**WHAT TO WORK ON:** Only the lines starting at the one with "What build123d script" and ending at the one with "INSIDE_HEIGHT = 250.0" should be copied, exactly and with both ends kept.

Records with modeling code
►
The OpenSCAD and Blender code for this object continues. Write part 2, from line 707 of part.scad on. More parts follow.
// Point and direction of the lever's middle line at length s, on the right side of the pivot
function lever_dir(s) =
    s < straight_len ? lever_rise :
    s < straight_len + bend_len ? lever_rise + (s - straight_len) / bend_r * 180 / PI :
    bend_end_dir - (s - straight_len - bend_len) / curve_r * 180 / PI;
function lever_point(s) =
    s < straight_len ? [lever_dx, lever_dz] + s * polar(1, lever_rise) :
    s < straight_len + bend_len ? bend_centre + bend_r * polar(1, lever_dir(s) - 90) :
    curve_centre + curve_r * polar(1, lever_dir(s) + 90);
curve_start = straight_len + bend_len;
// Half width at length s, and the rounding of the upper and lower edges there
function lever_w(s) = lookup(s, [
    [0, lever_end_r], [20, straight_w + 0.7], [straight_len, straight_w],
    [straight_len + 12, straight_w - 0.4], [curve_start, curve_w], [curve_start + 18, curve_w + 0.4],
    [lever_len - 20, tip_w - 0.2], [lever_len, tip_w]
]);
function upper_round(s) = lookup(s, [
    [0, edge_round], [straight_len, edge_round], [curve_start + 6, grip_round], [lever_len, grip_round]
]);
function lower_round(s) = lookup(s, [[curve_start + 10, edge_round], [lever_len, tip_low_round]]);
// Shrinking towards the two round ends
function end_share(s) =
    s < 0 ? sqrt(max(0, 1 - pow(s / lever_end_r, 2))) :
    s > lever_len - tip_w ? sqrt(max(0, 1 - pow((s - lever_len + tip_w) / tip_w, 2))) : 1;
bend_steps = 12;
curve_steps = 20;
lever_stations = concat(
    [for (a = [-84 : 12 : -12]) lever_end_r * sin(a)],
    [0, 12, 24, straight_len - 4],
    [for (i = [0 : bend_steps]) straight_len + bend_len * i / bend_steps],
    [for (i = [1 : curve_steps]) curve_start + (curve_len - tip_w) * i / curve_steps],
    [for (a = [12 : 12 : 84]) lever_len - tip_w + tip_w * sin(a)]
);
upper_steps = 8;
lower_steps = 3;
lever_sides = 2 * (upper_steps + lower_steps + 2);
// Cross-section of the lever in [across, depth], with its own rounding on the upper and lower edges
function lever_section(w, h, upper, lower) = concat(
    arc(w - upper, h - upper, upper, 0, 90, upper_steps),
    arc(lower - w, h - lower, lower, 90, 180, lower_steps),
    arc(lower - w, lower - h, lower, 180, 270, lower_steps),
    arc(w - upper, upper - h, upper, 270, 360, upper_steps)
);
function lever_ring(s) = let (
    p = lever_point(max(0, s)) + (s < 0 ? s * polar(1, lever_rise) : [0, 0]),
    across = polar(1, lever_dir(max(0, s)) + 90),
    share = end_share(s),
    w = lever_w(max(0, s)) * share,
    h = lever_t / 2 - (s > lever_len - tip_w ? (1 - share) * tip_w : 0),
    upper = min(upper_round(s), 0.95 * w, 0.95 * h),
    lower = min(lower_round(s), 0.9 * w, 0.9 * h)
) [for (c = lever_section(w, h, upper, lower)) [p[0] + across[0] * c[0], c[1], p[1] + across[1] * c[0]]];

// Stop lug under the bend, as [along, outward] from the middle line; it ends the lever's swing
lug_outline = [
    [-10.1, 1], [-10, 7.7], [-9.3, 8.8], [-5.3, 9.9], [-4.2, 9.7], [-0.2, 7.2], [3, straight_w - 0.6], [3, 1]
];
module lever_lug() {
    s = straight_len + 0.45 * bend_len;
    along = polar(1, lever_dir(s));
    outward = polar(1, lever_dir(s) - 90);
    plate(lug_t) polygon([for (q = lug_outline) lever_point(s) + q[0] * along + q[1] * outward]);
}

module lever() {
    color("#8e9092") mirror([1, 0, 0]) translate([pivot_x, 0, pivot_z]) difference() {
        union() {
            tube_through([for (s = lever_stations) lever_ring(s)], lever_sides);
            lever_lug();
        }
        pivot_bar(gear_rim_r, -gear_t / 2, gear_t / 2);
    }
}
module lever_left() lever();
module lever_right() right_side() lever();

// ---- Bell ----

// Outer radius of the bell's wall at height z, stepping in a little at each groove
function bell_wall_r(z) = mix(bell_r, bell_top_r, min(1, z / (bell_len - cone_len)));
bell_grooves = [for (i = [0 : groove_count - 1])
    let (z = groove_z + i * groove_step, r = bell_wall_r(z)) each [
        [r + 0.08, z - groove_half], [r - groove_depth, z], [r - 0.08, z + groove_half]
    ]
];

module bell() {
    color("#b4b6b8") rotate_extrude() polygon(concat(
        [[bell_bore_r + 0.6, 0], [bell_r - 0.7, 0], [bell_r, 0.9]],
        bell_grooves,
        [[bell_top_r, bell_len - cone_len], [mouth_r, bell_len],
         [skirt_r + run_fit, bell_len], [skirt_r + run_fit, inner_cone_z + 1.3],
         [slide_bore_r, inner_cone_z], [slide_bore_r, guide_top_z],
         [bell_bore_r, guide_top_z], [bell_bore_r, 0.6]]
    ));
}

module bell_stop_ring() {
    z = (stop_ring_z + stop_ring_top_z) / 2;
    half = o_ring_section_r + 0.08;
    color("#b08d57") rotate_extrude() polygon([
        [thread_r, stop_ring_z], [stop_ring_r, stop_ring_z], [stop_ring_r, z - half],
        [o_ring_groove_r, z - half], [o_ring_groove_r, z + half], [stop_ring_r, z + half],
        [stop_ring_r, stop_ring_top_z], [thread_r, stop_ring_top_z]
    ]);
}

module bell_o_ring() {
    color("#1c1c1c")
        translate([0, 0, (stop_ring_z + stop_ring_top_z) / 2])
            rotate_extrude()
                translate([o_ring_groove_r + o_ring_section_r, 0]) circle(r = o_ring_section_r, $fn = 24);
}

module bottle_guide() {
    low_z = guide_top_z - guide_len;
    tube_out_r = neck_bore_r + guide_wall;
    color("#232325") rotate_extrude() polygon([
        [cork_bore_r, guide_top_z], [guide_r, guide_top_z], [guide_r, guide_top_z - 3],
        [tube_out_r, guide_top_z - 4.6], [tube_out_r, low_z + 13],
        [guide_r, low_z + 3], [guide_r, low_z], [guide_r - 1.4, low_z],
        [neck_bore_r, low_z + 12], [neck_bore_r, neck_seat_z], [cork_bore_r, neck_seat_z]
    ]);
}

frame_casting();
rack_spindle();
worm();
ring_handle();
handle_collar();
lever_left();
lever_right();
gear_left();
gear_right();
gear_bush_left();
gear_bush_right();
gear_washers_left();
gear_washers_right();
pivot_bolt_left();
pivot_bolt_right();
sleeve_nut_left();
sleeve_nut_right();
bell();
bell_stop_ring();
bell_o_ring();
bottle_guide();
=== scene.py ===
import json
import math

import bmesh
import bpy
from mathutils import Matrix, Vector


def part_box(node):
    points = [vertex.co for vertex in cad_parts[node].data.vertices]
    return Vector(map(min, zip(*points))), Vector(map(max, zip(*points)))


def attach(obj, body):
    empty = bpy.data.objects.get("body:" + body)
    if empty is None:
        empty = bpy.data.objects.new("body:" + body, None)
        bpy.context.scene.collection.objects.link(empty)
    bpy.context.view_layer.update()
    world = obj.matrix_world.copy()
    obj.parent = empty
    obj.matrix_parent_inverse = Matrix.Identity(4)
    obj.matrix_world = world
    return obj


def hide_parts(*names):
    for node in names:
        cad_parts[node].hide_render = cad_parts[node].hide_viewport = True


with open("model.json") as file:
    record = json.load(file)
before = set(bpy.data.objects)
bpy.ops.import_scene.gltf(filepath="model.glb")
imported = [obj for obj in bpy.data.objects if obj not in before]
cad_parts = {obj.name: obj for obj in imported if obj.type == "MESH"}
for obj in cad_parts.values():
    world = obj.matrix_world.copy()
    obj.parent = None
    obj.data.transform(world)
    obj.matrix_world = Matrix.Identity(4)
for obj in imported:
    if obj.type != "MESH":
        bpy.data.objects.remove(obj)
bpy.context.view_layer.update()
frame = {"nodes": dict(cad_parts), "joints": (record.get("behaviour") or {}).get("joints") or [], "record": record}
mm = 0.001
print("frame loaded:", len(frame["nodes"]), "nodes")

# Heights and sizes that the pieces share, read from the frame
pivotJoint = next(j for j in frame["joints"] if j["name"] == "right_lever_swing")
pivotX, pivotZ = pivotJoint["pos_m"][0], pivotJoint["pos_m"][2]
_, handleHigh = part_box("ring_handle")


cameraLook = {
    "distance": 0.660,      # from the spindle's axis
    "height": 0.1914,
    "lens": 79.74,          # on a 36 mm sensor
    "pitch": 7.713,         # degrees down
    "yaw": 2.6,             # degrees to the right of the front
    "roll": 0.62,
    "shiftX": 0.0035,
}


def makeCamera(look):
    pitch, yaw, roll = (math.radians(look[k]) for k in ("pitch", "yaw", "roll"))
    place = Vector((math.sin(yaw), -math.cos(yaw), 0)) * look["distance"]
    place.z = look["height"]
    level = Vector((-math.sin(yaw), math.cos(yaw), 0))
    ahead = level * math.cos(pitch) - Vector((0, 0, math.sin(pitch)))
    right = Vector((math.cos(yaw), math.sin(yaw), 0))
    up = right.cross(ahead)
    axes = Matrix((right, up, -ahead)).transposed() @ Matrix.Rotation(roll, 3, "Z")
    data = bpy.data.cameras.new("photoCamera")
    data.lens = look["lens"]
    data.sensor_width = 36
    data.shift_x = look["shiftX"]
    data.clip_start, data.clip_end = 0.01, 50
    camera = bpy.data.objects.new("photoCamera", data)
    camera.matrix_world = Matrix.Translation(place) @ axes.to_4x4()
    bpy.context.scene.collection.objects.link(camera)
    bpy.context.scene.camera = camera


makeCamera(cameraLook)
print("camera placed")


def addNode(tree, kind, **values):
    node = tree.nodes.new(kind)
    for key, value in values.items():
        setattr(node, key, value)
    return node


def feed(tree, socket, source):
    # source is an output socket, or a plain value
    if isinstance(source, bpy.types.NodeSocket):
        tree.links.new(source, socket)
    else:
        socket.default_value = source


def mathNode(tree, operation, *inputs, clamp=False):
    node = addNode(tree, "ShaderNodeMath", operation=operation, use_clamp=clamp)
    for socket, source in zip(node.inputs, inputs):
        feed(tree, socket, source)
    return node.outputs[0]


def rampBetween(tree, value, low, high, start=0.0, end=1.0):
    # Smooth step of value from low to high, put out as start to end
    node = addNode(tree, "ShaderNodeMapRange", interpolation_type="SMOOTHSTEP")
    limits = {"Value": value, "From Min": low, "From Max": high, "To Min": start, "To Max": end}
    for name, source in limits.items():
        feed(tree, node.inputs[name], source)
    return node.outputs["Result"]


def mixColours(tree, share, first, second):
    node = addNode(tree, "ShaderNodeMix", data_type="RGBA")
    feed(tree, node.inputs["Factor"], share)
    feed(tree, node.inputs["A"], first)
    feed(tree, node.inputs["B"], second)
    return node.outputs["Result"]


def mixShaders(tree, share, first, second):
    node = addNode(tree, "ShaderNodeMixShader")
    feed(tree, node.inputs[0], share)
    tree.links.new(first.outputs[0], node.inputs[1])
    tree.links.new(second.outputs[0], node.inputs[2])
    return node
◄
►
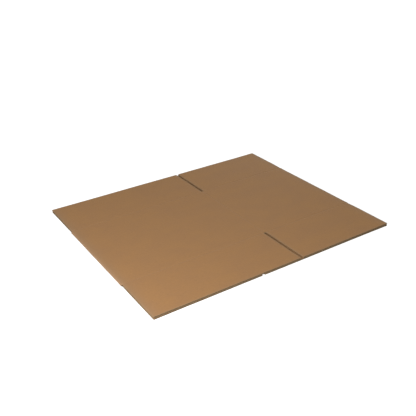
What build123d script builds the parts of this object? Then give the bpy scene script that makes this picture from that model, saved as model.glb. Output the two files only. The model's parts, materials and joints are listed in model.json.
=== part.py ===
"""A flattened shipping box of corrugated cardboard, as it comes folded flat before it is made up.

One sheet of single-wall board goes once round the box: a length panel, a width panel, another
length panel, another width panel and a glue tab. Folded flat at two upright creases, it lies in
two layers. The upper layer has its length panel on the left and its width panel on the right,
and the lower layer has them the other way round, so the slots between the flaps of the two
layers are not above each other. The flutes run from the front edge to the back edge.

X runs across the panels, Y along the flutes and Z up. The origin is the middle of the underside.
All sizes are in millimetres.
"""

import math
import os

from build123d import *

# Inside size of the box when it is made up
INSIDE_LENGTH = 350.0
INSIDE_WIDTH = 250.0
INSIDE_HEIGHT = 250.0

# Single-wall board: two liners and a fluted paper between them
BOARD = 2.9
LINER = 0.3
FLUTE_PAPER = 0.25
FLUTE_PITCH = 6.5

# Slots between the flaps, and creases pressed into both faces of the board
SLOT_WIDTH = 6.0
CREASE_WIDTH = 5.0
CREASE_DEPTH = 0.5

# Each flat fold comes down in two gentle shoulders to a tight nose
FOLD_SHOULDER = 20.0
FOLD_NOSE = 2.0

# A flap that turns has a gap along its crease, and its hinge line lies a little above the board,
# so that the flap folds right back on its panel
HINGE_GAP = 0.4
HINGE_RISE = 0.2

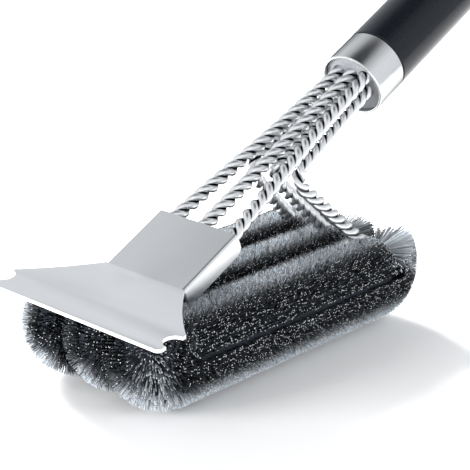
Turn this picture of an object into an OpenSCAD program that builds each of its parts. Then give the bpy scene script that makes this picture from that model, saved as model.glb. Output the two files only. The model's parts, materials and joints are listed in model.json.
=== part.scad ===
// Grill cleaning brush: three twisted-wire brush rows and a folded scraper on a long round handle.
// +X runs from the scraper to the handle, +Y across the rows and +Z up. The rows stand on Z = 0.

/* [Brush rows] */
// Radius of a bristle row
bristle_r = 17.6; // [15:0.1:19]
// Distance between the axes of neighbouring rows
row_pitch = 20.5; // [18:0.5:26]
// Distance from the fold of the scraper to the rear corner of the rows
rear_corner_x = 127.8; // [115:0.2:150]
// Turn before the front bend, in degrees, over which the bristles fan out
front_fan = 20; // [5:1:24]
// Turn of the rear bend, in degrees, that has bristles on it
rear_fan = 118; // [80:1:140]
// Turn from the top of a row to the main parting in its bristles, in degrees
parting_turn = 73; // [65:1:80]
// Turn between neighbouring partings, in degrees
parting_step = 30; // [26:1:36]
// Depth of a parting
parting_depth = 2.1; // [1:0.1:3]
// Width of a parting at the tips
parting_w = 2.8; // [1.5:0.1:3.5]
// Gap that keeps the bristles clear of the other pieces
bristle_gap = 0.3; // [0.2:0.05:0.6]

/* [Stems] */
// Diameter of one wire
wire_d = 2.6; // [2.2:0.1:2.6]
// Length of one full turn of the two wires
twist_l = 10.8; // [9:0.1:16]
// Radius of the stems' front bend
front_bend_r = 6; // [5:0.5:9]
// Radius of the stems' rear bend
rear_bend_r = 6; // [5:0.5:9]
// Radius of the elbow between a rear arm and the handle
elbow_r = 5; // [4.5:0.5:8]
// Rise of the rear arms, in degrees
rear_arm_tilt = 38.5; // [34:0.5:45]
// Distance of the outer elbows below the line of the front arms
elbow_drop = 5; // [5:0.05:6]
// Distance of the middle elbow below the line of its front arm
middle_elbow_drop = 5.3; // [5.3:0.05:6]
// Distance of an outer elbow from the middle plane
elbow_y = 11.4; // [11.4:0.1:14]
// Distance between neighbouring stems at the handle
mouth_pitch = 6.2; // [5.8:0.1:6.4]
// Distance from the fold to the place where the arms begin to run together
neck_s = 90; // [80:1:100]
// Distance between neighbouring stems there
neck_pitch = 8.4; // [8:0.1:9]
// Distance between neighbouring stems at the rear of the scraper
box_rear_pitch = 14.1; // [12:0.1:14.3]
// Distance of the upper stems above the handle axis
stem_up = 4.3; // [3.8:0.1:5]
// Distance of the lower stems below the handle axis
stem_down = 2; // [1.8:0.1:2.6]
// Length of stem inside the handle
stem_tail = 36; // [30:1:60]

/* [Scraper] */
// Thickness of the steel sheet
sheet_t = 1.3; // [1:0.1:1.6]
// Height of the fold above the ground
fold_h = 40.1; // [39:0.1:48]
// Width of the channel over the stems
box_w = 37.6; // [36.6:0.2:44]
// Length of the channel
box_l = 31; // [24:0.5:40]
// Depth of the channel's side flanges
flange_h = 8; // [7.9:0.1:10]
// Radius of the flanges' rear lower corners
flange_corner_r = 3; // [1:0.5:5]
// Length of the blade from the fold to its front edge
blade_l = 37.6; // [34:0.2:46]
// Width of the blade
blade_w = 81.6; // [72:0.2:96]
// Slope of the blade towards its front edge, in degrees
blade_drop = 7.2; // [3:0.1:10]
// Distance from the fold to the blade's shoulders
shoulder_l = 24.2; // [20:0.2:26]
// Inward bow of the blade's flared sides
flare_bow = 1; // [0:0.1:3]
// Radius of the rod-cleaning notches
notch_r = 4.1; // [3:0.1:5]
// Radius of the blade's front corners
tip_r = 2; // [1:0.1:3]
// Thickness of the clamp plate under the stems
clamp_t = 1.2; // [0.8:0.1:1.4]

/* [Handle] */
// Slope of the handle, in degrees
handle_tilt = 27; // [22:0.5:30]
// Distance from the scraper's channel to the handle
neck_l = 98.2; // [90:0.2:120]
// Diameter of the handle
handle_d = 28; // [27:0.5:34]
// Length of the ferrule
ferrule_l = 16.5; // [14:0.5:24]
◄
**SOLUTION TO THE EXERCISE:**
What build123d script builds the parts of this object? Then give the bpy scene script that makes this picture from that model, saved as model.glb. Output the two files only. The model's parts, materials and joints are listed in model.json.
=== part.py ===
"""A flattened shipping box of corrugated cardboard, as it comes folded flat before it is made up.

One sheet of single-wall board goes once round the box: a length panel, a width panel, another
length panel, another width panel and a glue tab. Folded flat at two upright creases, it lies in
two layers. The upper layer has its length panel on the left and its width panel on the right,
and the lower layer has them the other way round, so the slots between the flaps of the two
layers are not above each other. The flutes run from the front edge to the back edge.

X runs across the panels, Y along the flutes and Z up. The origin is the middle of the underside.
All sizes are in millimetres.
"""

import math
import os

from build123d import *

# Inside size of the box when it is made up
INSIDE_LENGTH = 350.0
INSIDE_WIDTH = 250.0
INSIDE_HEIGHT = 250.0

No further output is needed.